● **Exercise brief**
Copy out all the data, word for word.

● **Supplied material**
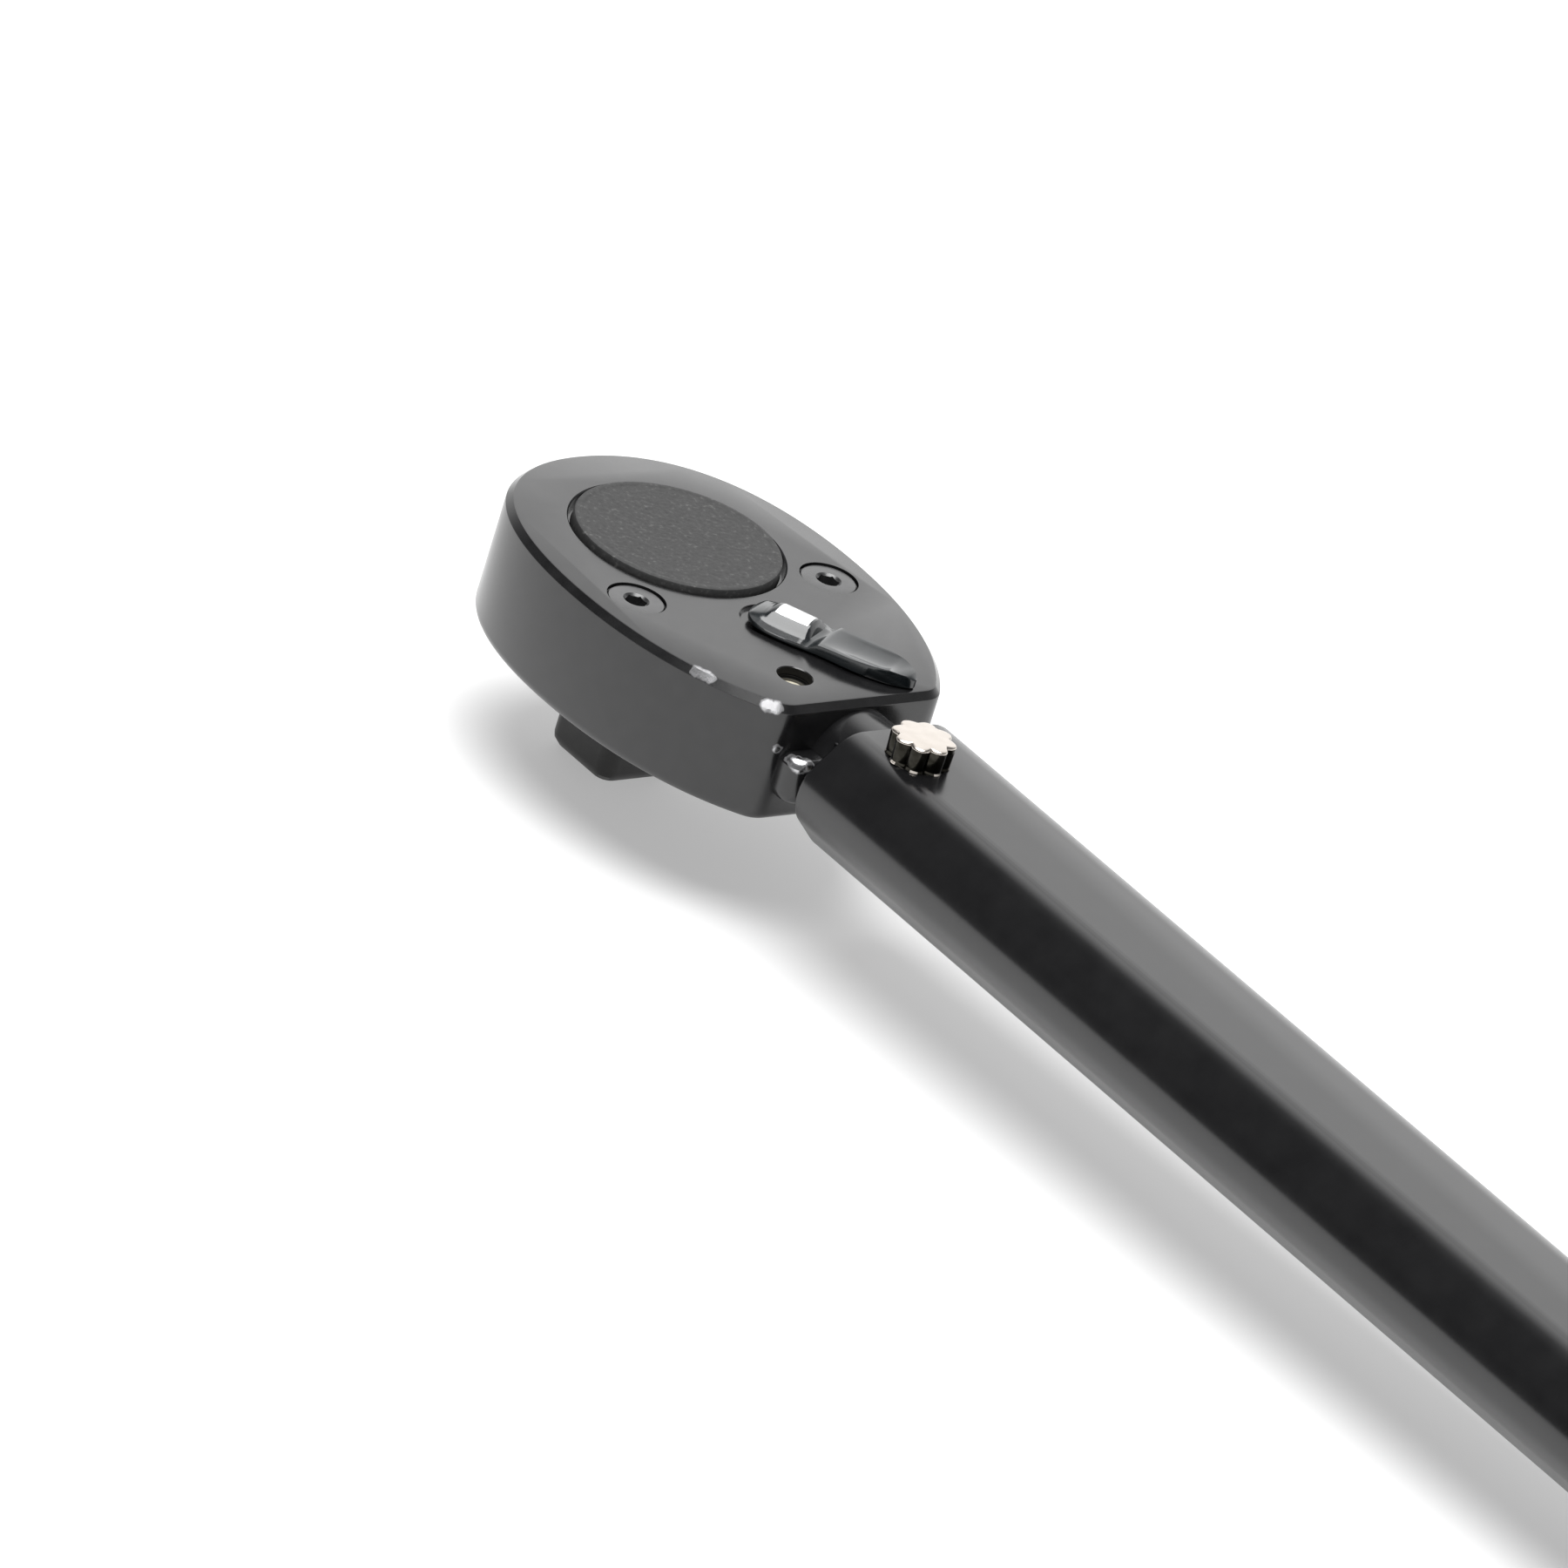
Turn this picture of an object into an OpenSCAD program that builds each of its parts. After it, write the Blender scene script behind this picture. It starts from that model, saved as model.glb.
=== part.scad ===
// Ratcheting breaker bar, half-inch square drive, with a preset overload release.
// Millimetres. Origin on the drive axis at the square's shoulder, +X to the handle, +Z away from the socket.

/* [Square drive] */
// Size across the flats of the drive square
drive_af = 12.7; // [12.7]
// Length of the drive square
drive_len = 15; // [14:0.5:17]
// Diameter over the rounded corners of the square
drive_corner_d = 16.4; // [16:0.1:17]
// Diameter of the socket detent ball
ball_d = 4; // [3.6:0.2:4.4]
// How far the ball stands out of its flat
ball_proud = 0.6; // [0.4:0.1:0.8]

/* [Head] */
// Thickness of the head
head_t = 17.2; // [16.8:0.1:17.6]
// Distance from the drive axis to the nose of the head
head_nose = 23.1; // [22.8:0.1:24]
// Greatest half width of the head
head_half_w = 24.2; // [24:0.1:25]
// Distance from the drive axis to the flat rear end of the head
head_rear = 41.8; // [41:0.1:43]
// Half width of the flat rear end of the head
head_rear_half_w = 12.8; // [12:0.1:13]
// Diameter of the round neck between the head and the tube
neck_d = 14.4; // [13.6:0.1:14.8]

/* [Ratchet] */
// Number of teeth on the drive wheel, a multiple of twelve
teeth = 36; // [36]
// Diameter over the tooth tips
wheel_tip_d = 31.6; // [31.4:0.1:31.8]
// Depth of a tooth
tooth_h = 1.2; // [1.1:0.1:1.3]
// Diameter of the textured cap on the wheel
cap_d = 28.4; // [28:0.1:28.5]
// Height of the cap above the head
cap_proud = 0.8; // [0.5:0.1:1.2]
// How far a pawl swings out of the teeth, in degrees
pawl_lift = 7; // [7]

/* [Reversing lever] */
// Distance from the drive axis to the lever's pivot
lever_x = 21.5; // [21.3:0.1:21.7]
// Angle of the lever from the centre line at either end of its throw
lever_angle = 26; // [26]
// Length of the lever from its pivot to its tip
lever_len = 21; // [19:0.1:21.4]
// Greatest width of the lever's thumb blade
lever_w = 7.4; // [6.6:0.1:8]
// Width of the lever over its pivot
lever_hub_w = 9.4; // [8.6:0.1:9.8]

/* [Tube and grip] */
// Width of the tube over its side flats
tube_w = 27.85; // [27.4:0.05:28.2]
// Width of the tube's top and bottom flats
tube_flat = 15.65; // [15:0.05:16]
// Wall thickness of the tube
tube_wall = 1.8; // [1.7:0.1:2]
// Where the tube starts
tube_x0 = 48.2; // [48:0.1:49]
// Where the tube ends
tube_x1 = 452; // [452:1:460]
// Length of the rubber grip
grip_len = 124; // [110:1:130]
// Thickness of the grip on the tube
grip_t = 2.6; // [2.2:0.1:3]

/* [Release mechanism] */
// Where the head pivots in the tube, along the tube
pivot_x = 56.5; // [56.5]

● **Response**
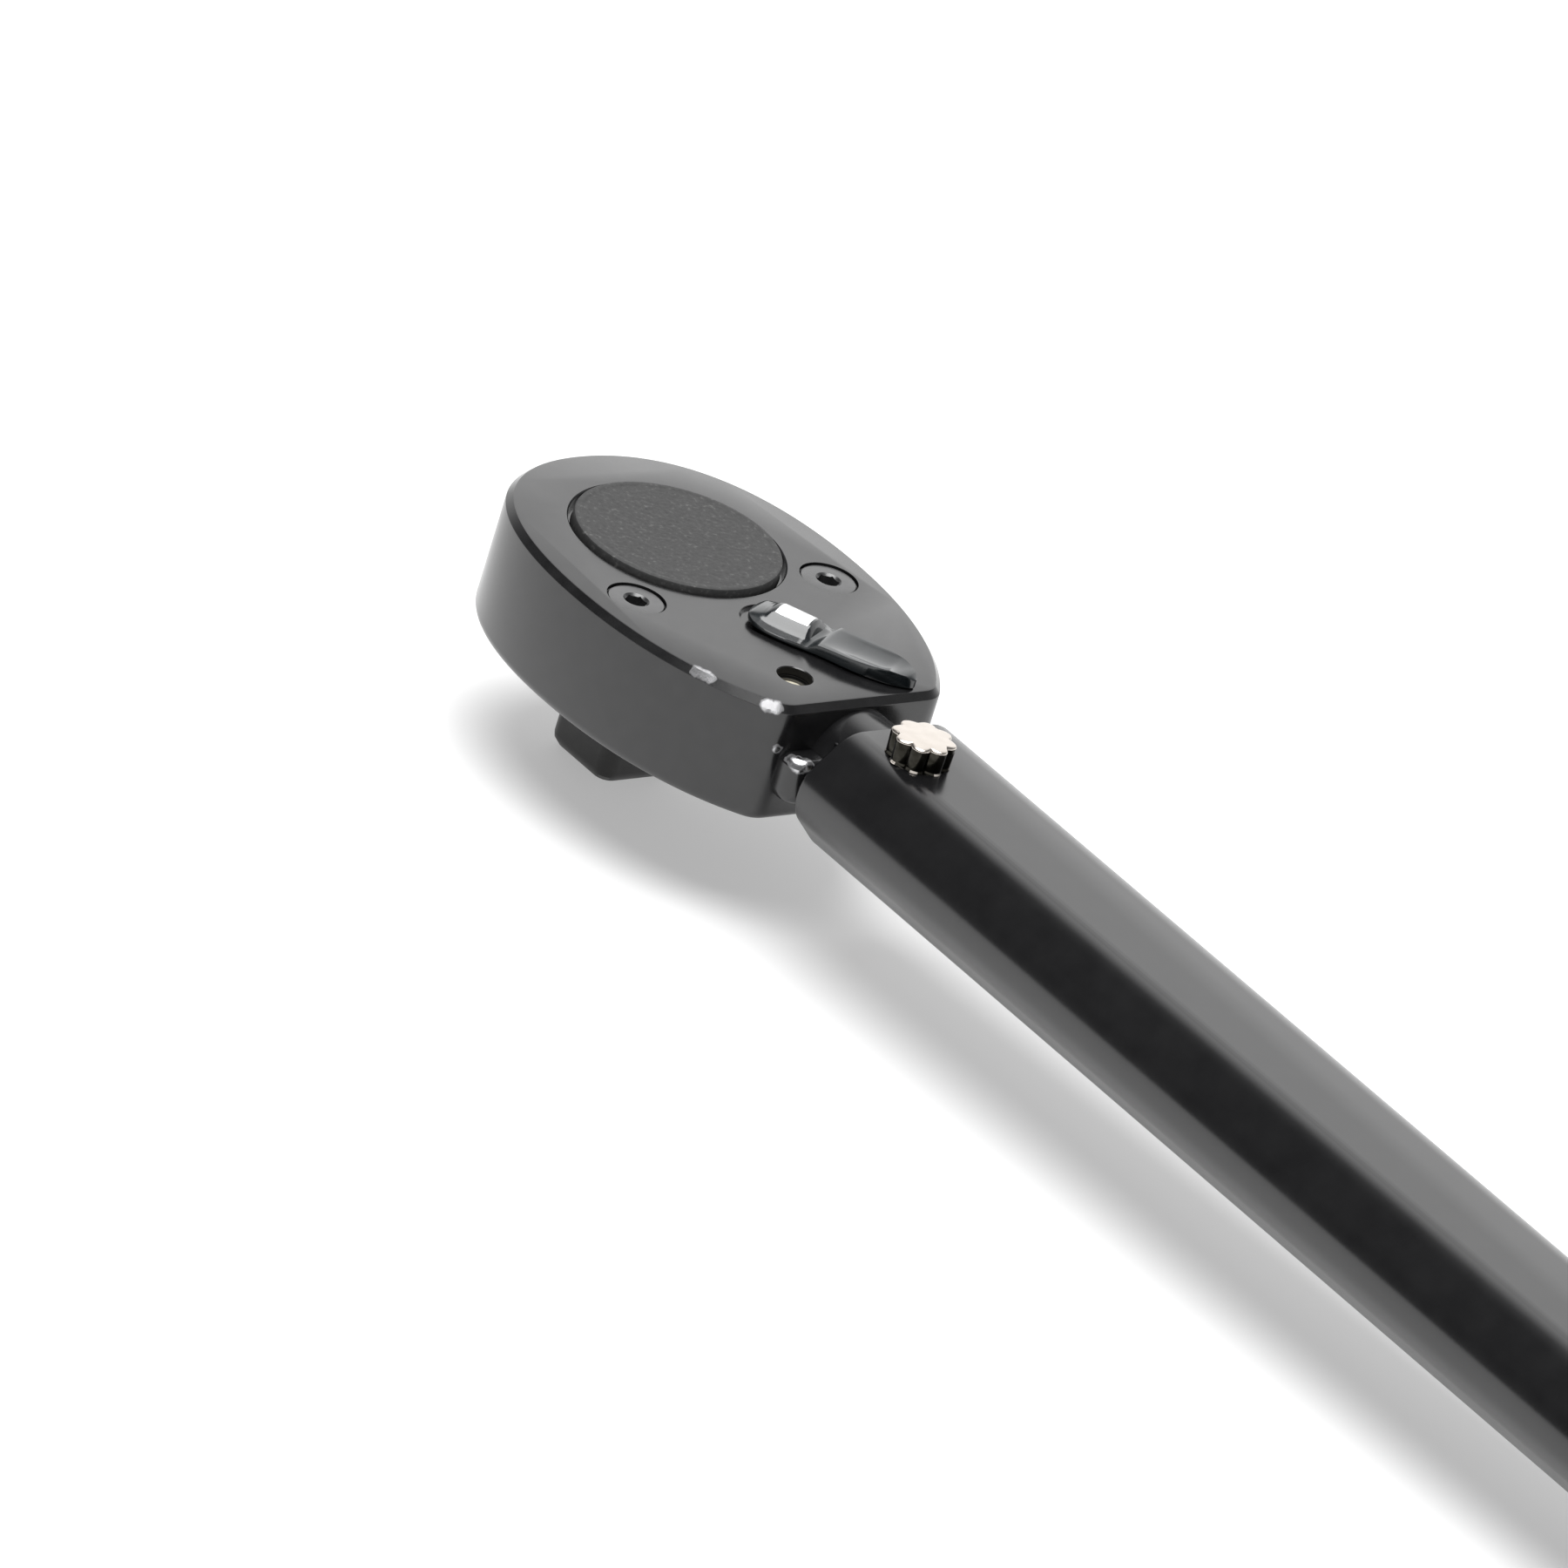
Turn this picture of an object into an OpenSCAD program that builds each of its parts. After it, write the Blender scene script behind this picture. It starts from that model, saved as model.glb.
=== part.scad ===
// Ratcheting breaker bar, half-inch square drive, with a preset overload release.
// Millimetres. Origin on the drive axis at the square's shoulder, +X to the handle, +Z away from the socket.

/* [Square drive] */
// Size across the flats of the drive square
drive_af = 12.7; // [12.7]
// Length of the drive square
drive_len = 15; // [14:0.5:17]
// Diameter over the rounded corners of the square
drive_corner_d = 16.4; // [16:0.1:17]
// Diameter of the socket detent ball
ball_d = 4; // [3.6:0.2:4.4]
// How far the ball stands out of its flat
ball_proud = 0.6; // [0.4:0.1:0.8]

/* [Head] */
// Thickness of the head
head_t = 17.2; // [16.8:0.1:17.6]
// Distance from the drive axis to the nose of the head
head_nose = 23.1; // [22.8:0.1:24]
// Greatest half width of the head
head_half_w = 24.2; // [24:0.1:25]
// Distance from the drive axis to the flat rear end of the head
head_rear = 41.8; // [41:0.1:43]
// Half width of the flat rear end of the head
head_rear_half_w = 12.8; // [12:0.1:13]
// Diameter of the round neck between the head and the tube
neck_d = 14.4; // [13.6:0.1:14.8]

/* [Ratchet] */
// Number of teeth on the drive wheel, a multiple of twelve
teeth = 36; // [36]
// Diameter over the tooth tips
wheel_tip_d = 31.6; // [31.4:0.1:31.8]
// Depth of a tooth
tooth_h = 1.2; // [1.1:0.1:1.3]
// Diameter of the textured cap on the wheel
cap_d = 28.4; // [28:0.1:28.5]
// Height of the cap above the head
cap_proud = 0.8; // [0.5:0.1:1.2]
// How far a pawl swings out of the teeth, in degrees
pawl_lift = 7; // [7]

/* [Reversing lever] */
// Distance from the drive axis to the lever's pivot
lever_x = 21.5; // [21.3:0.1:21.7]
// Angle of the lever from the centre line at either end of its throw
lever_angle = 26; // [26]
// Length of the lever from its pivot to its tip
lever_len = 21; // [19:0.1:21.4]
// Greatest width of the lever's thumb blade
lever_w = 7.4; // [6.6:0.1:8]
// Width of the lever over its pivot
lever_hub_w = 9.4; // [8.6:0.1:9.8]

/* [Tube and grip] */
// Width of the tube over its side flats
tube_w = 27.85; // [27.4:0.05:28.2]
// Width of the tube's top and bottom flats
tube_flat = 15.65; // [15:0.05:16]
// Wall thickness of the tube
tube_wall = 1.8; // [1.7:0.1:2]
// Where the tube starts
tube_x0 = 48.2; // [48:0.1:49]
// Where the tube ends
tube_x1 = 452; // [452:1:460]
// Length of the rubber grip
grip_len = 124; // [110:1:130]
// Thickness of the grip on the tube
grip_t = 2.6; // [2.2:0.1:3]

/* [Release mechanism] */
// Where the head pivots in the tube, along the tube
pivot_x = 56.5; // [56.5]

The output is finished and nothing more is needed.